** THE REQUEST **
Verbatim output of all the material below is required.

** DATA SHOWN **
[start]
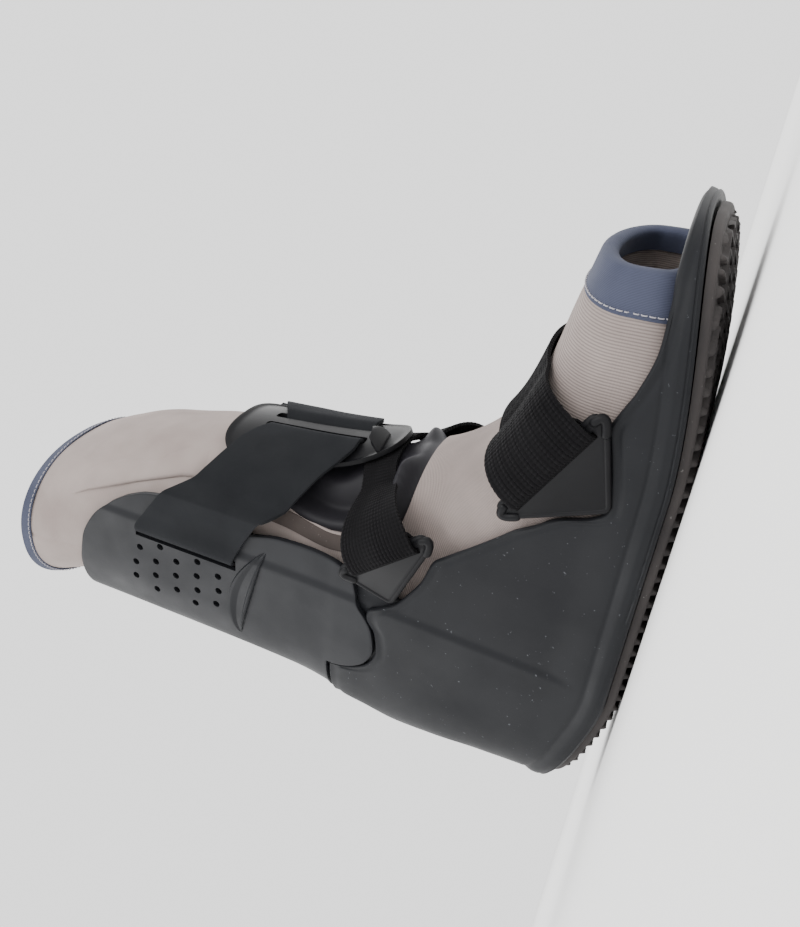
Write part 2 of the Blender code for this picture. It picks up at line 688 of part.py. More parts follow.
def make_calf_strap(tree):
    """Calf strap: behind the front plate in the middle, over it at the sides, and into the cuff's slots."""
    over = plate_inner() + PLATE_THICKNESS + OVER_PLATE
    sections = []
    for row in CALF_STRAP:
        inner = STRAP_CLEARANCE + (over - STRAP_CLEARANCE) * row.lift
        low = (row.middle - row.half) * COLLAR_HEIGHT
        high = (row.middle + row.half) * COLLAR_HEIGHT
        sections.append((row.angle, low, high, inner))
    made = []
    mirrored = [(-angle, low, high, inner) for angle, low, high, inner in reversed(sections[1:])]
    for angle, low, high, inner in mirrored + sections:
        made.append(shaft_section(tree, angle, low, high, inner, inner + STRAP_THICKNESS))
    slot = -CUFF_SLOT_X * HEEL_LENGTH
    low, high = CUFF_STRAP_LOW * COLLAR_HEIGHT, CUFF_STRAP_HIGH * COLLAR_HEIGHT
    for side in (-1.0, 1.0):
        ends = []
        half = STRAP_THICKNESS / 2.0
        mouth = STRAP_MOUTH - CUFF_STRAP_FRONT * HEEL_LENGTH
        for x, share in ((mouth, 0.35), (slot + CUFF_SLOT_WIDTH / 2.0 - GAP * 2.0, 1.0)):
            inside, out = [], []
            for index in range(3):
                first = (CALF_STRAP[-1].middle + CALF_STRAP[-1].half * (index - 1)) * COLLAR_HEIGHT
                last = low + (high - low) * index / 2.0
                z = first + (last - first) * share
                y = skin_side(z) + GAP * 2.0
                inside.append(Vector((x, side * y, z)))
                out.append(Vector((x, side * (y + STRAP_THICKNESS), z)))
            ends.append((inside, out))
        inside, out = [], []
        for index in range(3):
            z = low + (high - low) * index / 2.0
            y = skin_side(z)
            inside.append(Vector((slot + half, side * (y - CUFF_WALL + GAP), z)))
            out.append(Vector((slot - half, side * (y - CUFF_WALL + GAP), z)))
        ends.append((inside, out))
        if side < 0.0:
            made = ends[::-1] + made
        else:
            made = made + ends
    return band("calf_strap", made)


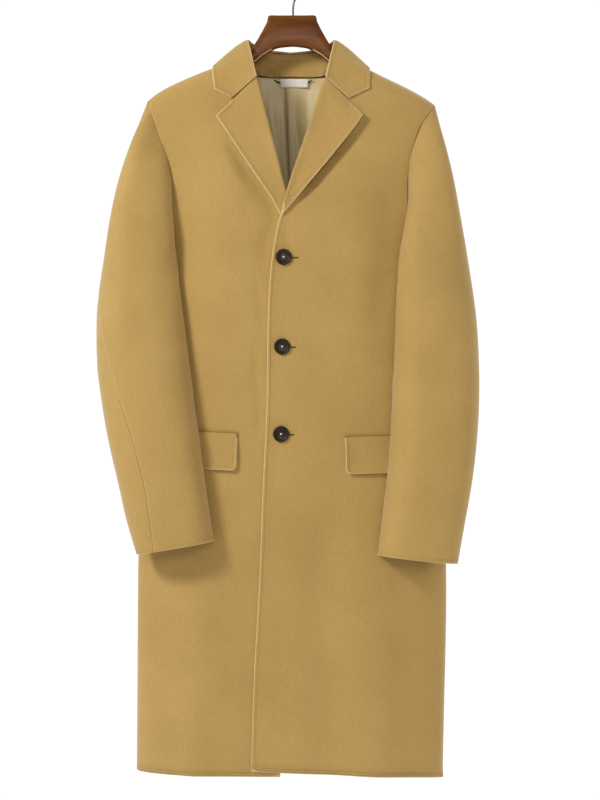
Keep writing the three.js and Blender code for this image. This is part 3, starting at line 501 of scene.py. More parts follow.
[end]
** FULL OUTPUT **
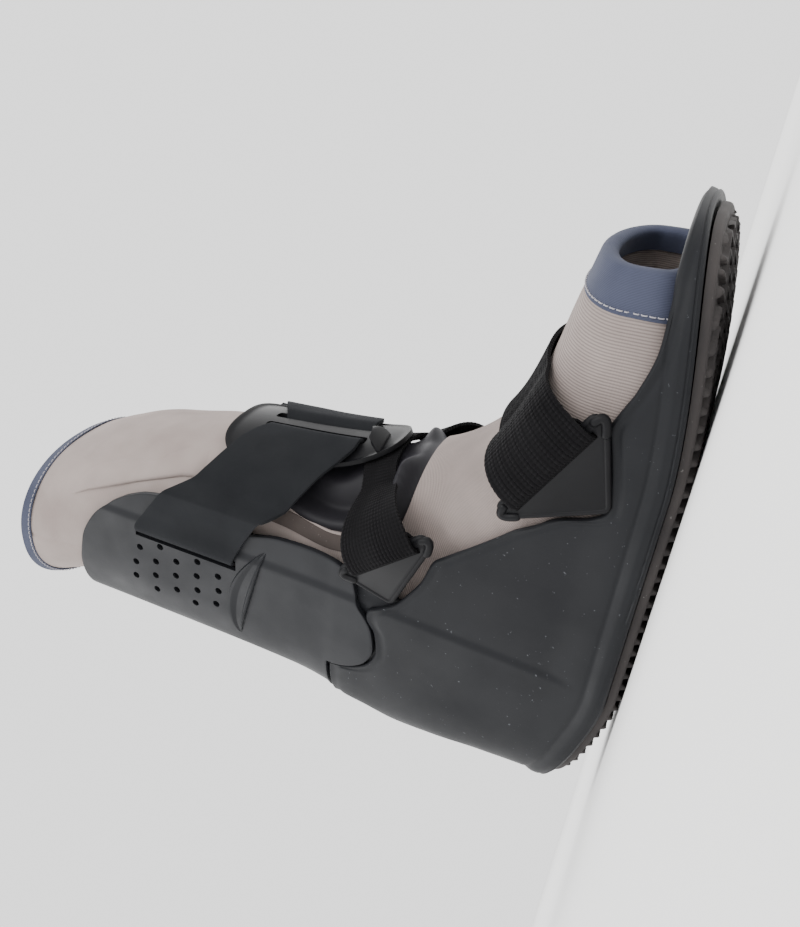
Write part 2 of the Blender code for this picture. It picks up at line 688 of part.py. More parts follow.
def make_calf_strap(tree):
    """Calf strap: behind the front plate in the middle, over it at the sides, and into the cuff's slots."""
    over = plate_inner() + PLATE_THICKNESS + OVER_PLATE
    sections = []
    for row in CALF_STRAP:
        inner = STRAP_CLEARANCE + (over - STRAP_CLEARANCE) * row.lift
        low = (row.middle - row.half) * COLLAR_HEIGHT
        high = (row.middle + row.half) * COLLAR_HEIGHT
        sections.append((row.angle, low, high, inner))
    made = []
    mirrored = [(-angle, low, high, inner) for angle, low, high, inner in reversed(sections[1:])]
    for angle, low, high, inner in mirrored + sections:
        made.append(shaft_section(tree, angle, low, high, inner, inner + STRAP_THICKNESS))
    slot = -CUFF_SLOT_X * HEEL_LENGTH
    low, high = CUFF_STRAP_LOW * COLLAR_HEIGHT, CUFF_STRAP_HIGH * COLLAR_HEIGHT
    for side in (-1.0, 1.0):
        ends = []
        half = STRAP_THICKNESS / 2.0
        mouth = STRAP_MOUTH - CUFF_STRAP_FRONT * HEEL_LENGTH
        for x, share in ((mouth, 0.35), (slot + CUFF_SLOT_WIDTH / 2.0 - GAP * 2.0, 1.0)):
            inside, out = [], []
            for index in range(3):
                first = (CALF_STRAP[-1].middle + CALF_STRAP[-1].half * (index - 1)) * COLLAR_HEIGHT
                last = low + (high - low) * index / 2.0
                z = first + (last - first) * share
                y = skin_side(z) + GAP * 2.0
                inside.append(Vector((x, side * y, z)))
                out.append(Vector((x, side * (y + STRAP_THICKNESS), z)))
            ends.append((inside, out))
        inside, out = [], []
        for index in range(3):
            z = low + (high - low) * index / 2.0
            y = skin_side(z)
            inside.append(Vector((slot + half, side * (y - CUFF_WALL + GAP), z)))
            out.append(Vector((slot - half, side * (y - CUFF_WALL + GAP), z)))
        ends.append((inside, out))
        if side < 0.0:
            made = ends[::-1] + made
        else:
            made = made + ends
    return band("calf_strap", made)


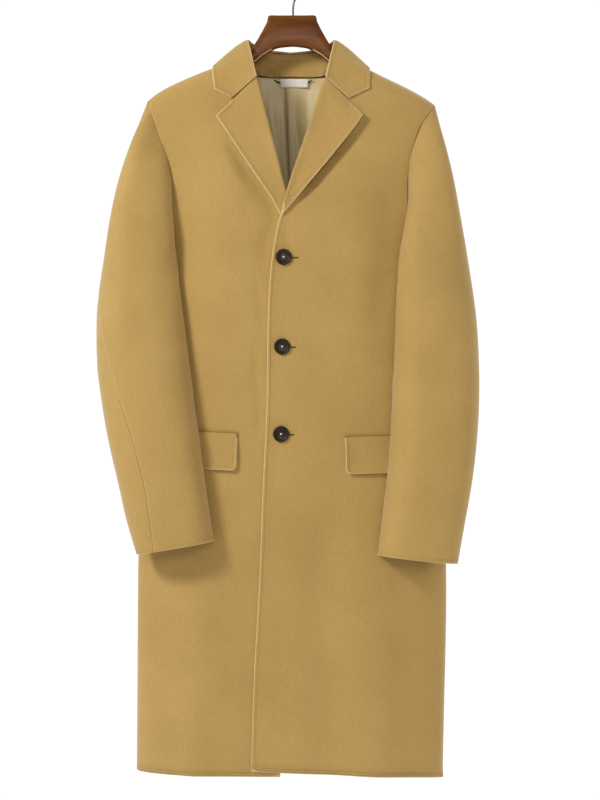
Keep writing the three.js and Blender code for this image. This is part 3, starting at line 501 of scene.py. More parts follow.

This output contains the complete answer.